**TO DO:** In the listing below, locate the lines bearing the word "bodies". Copy every one of them.
══════
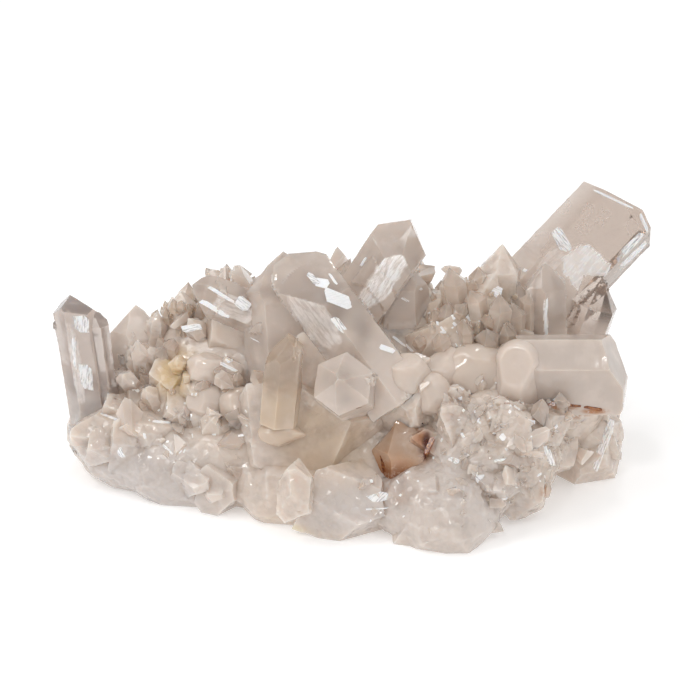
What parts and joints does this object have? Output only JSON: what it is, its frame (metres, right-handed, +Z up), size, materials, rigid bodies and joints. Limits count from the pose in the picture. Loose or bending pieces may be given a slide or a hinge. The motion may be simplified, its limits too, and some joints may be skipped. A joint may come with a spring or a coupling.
{
  "type": "quartz crystal cluster",
  "caption": "Low cluster of clear and milky quartz points on a rough base that is cut flat underneath to rest on.",
  "frame": {"origin": "middle of the whole cluster's footprint, on the flat underside", "axes": "+Z up, +X to the right along the cluster's length, show side facing -Y"},
  "size_m": [0.1536, 0.0928, 0.068],
  "materials": {
    "milky_quartz": "rough, glinting",
    "clear_quartz": "glossy, natural faces",
    "cloudy_quartz": "satin, cloudy inside",
    "rust_stained_quartz": "satin, iron stained"
  },
  "bodies": {
    "root": {"crystal_base": "milky_quartz", "centre_crystals": "clear_quartz", "tall_right_crystals": "clear_quartz", "left_end_crystals": "clear_quartz", "left_block_crystal": "cloudy_quartz", "pointed_right_crystals": "clear_quartz", "right_slab_crystal": "cloudy_quartz", "small_upright_crystal": "cloudy_quartz", "stained_crystal": "rust_stained_quartz"}
  },
  "joints": []
}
══════
**COMPLETE OUTPUT:**
What parts and joints does this object have? Output only JSON: what it is, its frame (metres, right-handed, +Z up), size, materials, rigid bodies and joints. Limits count from the pose in the picture. Loose or bending pieces may be given a slide or a hinge. The motion may be simplified, its limits too, and some joints may be skipped. A joint may come with a spring or a coupling.
  "bodies": {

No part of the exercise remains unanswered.